* [Aim]:
Show, in full, each line of the data that contains "FreeCAD".

——————————

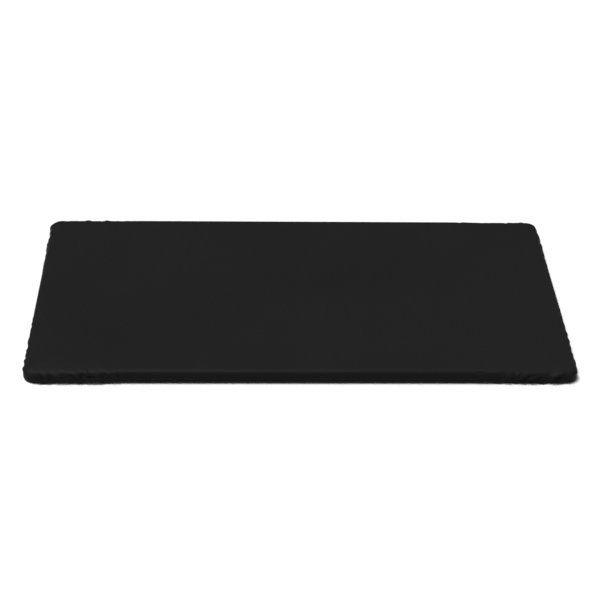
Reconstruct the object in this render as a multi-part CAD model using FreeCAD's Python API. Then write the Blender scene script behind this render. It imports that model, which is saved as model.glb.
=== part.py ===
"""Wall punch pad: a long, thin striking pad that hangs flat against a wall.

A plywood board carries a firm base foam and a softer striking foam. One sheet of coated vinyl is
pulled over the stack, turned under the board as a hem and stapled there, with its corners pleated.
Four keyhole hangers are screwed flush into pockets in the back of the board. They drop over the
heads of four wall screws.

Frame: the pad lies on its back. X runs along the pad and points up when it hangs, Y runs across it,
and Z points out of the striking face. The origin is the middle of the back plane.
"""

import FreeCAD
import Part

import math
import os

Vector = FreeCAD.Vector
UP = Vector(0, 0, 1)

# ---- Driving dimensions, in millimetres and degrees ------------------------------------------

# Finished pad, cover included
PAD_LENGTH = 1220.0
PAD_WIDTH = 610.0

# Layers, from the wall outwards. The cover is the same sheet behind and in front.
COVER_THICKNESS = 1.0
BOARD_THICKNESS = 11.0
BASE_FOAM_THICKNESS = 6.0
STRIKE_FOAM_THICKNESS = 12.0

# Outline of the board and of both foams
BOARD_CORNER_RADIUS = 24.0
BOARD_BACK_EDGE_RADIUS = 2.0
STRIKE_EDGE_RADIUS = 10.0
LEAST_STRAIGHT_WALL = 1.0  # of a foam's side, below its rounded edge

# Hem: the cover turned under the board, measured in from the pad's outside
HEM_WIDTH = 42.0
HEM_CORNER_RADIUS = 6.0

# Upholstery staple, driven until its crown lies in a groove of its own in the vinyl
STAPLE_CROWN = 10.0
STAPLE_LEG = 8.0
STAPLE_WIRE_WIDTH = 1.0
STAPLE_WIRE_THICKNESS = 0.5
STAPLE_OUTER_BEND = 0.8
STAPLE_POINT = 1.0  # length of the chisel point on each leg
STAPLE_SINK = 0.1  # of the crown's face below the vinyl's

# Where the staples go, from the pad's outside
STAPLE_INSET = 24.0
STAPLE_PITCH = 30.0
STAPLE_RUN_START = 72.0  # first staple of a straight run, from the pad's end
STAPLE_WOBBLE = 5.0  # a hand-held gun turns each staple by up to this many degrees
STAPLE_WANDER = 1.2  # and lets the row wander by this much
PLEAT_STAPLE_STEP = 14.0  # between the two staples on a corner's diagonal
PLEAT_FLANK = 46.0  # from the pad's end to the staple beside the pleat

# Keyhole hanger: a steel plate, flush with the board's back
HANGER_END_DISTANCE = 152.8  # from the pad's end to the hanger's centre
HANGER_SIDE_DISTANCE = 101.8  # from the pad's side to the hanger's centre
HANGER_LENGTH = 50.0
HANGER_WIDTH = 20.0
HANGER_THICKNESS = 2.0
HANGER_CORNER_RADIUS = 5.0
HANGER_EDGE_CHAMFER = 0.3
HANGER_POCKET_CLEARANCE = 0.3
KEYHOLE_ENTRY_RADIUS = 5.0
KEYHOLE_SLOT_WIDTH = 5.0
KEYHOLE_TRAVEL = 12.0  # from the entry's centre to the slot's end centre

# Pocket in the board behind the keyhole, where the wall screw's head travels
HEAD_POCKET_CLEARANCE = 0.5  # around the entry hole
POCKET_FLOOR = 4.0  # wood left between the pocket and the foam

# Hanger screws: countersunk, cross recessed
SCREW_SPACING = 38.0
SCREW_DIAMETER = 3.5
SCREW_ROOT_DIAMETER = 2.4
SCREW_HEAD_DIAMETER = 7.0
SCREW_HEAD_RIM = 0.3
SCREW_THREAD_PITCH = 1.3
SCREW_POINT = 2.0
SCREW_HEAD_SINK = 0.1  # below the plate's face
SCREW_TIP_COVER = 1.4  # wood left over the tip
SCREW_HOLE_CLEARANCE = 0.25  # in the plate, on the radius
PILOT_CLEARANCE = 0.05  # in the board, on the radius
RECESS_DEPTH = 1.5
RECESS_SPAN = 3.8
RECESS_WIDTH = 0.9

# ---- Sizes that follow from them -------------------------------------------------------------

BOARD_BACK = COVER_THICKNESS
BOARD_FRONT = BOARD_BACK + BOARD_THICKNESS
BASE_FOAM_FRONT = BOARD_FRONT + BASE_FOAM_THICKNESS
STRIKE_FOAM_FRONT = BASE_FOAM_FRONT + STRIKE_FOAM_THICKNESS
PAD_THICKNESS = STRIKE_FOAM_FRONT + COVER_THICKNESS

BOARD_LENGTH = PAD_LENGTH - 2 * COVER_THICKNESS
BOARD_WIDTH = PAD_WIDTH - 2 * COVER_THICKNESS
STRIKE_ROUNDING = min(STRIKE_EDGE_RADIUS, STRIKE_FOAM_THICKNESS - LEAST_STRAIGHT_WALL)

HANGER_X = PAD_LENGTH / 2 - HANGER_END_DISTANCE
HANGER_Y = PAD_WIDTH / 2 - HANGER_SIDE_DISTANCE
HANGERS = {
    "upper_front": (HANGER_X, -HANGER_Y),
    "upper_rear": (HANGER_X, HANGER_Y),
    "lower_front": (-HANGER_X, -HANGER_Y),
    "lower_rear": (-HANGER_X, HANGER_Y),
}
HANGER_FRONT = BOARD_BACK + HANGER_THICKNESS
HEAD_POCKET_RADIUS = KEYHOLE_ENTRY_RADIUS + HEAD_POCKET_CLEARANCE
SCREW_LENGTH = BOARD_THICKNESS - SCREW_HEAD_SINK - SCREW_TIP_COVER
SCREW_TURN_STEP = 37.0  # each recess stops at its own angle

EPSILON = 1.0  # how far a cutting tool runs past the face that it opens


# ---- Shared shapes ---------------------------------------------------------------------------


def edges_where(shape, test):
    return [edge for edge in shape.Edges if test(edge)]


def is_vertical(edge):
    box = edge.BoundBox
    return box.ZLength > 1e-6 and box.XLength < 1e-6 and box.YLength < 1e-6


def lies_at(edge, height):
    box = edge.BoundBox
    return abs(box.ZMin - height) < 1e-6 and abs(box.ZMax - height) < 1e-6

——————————

* [Correct output]:
Reconstruct the object in this render as a multi-part CAD model using FreeCAD's Python API. Then write the Blender scene script behind this render. It imports that model, which is saved as model.glb.
import FreeCAD
Vector = FreeCAD.Vector